» **INSTRUCTIONS FOR THE TASK**: Repeat the lines below exactly as written, please, from the line with "const group = new THREE.Group();" to the line with "point = shown.matrix_world", both lines included, and no others.
▬▬▬▬▬▬
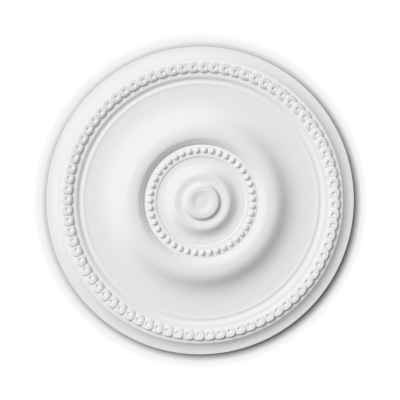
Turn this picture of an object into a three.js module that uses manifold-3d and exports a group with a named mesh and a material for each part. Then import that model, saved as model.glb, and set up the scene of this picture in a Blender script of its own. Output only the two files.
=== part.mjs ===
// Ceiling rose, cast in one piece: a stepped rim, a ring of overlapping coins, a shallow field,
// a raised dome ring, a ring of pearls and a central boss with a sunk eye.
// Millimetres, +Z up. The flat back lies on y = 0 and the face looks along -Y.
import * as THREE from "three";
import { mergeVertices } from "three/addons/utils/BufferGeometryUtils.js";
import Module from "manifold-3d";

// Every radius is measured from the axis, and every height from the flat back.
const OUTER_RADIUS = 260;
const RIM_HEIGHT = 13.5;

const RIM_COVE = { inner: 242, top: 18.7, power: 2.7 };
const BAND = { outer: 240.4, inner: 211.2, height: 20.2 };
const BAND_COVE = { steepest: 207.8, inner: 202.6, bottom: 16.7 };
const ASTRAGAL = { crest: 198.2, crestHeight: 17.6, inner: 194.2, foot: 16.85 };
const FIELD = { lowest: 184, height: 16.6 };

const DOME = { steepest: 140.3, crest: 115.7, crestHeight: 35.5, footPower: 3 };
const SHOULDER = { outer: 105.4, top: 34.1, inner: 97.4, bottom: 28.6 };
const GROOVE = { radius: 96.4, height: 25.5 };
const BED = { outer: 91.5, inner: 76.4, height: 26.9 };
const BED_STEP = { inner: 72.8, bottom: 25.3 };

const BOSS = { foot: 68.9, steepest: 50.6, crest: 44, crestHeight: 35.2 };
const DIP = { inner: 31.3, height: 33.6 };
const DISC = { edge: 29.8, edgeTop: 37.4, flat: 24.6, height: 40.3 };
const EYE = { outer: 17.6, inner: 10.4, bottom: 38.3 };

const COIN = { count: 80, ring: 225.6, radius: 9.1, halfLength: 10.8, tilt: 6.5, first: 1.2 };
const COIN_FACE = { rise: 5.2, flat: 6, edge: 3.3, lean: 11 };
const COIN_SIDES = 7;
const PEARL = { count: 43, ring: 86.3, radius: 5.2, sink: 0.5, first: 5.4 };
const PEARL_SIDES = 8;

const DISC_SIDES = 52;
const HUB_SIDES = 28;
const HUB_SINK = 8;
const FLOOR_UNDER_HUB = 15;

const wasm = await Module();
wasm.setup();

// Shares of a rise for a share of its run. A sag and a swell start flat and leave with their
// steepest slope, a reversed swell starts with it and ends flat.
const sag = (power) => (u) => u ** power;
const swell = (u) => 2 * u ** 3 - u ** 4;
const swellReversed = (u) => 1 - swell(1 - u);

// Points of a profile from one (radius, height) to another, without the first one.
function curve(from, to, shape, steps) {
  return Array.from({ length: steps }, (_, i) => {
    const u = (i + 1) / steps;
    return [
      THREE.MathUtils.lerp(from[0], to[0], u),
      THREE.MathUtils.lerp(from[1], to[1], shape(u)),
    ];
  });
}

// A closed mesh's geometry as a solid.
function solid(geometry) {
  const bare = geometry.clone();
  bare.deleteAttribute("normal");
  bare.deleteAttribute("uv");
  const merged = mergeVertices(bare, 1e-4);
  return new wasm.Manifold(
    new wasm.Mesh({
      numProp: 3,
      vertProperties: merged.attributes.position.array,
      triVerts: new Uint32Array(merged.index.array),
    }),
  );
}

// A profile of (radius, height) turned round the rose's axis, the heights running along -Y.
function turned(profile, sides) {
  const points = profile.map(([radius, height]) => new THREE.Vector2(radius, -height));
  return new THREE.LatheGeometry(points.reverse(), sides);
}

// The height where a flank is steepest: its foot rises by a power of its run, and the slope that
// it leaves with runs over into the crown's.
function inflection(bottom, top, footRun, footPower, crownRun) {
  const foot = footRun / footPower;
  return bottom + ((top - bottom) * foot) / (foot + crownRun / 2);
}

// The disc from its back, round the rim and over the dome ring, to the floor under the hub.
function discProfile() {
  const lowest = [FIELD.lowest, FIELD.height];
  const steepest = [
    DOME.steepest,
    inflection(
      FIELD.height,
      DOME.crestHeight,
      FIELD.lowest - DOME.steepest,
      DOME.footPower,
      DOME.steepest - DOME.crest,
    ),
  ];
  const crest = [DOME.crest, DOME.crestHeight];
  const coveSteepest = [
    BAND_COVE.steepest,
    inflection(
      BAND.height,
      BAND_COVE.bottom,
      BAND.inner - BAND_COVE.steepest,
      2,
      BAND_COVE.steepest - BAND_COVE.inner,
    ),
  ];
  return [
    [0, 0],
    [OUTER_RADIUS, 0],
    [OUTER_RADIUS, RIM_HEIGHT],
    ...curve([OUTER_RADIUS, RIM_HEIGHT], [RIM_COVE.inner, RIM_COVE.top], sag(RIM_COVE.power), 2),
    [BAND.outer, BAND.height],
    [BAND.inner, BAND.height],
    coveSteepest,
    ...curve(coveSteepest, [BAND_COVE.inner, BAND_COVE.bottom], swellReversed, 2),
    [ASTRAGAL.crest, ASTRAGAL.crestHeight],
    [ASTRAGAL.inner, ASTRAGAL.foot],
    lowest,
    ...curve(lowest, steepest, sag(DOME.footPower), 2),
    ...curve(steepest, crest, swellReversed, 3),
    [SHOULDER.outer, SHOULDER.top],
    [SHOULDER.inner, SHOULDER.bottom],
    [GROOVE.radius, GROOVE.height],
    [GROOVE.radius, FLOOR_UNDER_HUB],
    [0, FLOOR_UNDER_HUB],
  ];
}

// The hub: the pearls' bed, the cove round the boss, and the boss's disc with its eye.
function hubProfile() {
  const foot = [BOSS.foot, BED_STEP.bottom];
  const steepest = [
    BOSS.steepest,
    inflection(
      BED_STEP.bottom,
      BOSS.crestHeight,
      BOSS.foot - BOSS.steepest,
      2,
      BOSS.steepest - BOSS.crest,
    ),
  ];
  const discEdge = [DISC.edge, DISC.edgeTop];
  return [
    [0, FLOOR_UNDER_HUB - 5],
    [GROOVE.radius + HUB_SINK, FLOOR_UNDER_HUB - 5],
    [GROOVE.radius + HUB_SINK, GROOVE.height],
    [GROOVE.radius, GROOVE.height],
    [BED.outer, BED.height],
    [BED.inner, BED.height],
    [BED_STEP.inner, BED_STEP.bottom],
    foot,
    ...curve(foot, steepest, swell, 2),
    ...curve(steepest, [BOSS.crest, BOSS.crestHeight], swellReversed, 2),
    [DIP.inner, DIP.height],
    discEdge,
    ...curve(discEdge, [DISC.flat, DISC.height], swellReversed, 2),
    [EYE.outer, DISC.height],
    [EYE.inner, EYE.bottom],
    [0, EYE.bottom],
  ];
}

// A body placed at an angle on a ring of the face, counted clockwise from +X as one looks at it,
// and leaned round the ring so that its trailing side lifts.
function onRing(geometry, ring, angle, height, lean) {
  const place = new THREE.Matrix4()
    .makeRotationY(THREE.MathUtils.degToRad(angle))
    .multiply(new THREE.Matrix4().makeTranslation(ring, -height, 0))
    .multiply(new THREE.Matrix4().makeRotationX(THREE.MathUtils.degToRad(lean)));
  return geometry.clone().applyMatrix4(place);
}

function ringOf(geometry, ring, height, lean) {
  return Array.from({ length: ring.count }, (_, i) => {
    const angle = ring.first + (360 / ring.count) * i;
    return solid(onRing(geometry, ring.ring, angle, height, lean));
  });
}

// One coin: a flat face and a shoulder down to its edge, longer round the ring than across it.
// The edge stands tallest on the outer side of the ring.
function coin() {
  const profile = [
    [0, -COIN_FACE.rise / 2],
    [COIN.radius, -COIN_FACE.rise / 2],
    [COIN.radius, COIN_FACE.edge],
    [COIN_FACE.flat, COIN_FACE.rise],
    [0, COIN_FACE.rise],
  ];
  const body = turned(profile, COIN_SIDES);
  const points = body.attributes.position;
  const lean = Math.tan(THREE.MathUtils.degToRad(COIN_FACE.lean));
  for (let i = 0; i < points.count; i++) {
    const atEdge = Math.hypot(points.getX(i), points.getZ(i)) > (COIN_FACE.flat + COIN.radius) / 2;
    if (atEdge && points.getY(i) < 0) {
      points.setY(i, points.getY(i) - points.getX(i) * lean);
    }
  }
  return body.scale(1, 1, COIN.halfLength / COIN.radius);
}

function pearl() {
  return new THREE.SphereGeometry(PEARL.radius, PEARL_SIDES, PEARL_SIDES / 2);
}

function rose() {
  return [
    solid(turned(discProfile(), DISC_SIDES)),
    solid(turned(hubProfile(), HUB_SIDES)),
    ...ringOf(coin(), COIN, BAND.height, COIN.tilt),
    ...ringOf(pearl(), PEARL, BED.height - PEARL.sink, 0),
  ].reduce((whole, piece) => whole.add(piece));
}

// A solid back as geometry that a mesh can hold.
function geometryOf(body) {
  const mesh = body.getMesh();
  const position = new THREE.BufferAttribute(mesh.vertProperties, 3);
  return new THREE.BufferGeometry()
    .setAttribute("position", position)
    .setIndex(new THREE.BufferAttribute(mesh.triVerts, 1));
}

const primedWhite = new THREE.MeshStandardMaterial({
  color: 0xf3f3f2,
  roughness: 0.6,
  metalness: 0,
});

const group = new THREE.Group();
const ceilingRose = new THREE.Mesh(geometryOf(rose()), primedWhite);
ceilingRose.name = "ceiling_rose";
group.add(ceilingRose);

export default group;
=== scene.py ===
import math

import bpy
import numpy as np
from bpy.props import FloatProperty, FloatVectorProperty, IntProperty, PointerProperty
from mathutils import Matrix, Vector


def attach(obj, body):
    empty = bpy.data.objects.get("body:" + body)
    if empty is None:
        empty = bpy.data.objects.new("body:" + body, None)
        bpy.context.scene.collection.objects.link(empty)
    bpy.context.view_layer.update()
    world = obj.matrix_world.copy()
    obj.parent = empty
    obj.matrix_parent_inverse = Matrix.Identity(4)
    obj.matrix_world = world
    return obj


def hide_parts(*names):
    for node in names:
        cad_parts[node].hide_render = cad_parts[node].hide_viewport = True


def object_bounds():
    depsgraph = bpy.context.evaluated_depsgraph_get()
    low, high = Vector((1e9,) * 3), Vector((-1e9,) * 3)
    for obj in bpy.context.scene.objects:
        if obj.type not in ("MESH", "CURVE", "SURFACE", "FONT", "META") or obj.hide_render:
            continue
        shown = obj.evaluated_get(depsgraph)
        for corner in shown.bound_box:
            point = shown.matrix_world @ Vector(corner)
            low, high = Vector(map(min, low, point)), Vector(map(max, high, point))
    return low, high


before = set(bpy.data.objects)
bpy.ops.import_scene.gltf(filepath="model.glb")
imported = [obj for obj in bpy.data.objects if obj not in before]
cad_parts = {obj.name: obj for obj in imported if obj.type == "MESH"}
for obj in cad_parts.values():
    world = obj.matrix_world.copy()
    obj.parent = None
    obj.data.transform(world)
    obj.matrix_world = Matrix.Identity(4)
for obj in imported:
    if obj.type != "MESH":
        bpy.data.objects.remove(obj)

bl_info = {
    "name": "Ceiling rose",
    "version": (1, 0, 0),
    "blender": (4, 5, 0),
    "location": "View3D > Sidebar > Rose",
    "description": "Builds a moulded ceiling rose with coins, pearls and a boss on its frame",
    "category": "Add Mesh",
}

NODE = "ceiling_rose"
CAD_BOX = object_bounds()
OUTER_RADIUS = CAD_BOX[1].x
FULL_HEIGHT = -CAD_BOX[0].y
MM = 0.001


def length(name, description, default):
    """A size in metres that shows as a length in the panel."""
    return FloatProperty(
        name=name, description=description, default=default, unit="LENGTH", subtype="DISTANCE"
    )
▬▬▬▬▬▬
» **ANSWER FOR THE TASK**:
const group = new THREE.Group();
const ceilingRose = new THREE.Mesh(geometryOf(rose()), primedWhite);
ceilingRose.name = "ceiling_rose";
group.add(ceilingRose);

export default group;
=== scene.py ===
import math

import bpy
import numpy as np
from bpy.props import FloatProperty, FloatVectorProperty, IntProperty, PointerProperty
from mathutils import Matrix, Vector


def attach(obj, body):
    empty = bpy.data.objects.get("body:" + body)
    if empty is None:
        empty = bpy.data.objects.new("body:" + body, None)
        bpy.context.scene.collection.objects.link(empty)
    bpy.context.view_layer.update()
    world = obj.matrix_world.copy()
    obj.parent = empty
    obj.matrix_parent_inverse = Matrix.Identity(4)
    obj.matrix_world = world
    return obj


def hide_parts(*names):
    for node in names:
        cad_parts[node].hide_render = cad_parts[node].hide_viewport = True


def object_bounds():
    depsgraph = bpy.context.evaluated_depsgraph_get()
    low, high = Vector((1e9,) * 3), Vector((-1e9,) * 3)
    for obj in bpy.context.scene.objects:
        if obj.type not in ("MESH", "CURVE", "SURFACE", "FONT", "META") or obj.hide_render:
            continue
        shown = obj.evaluated_get(depsgraph)
        for corner in shown.bound_box:
            point = shown.matrix_world @ Vector(corner)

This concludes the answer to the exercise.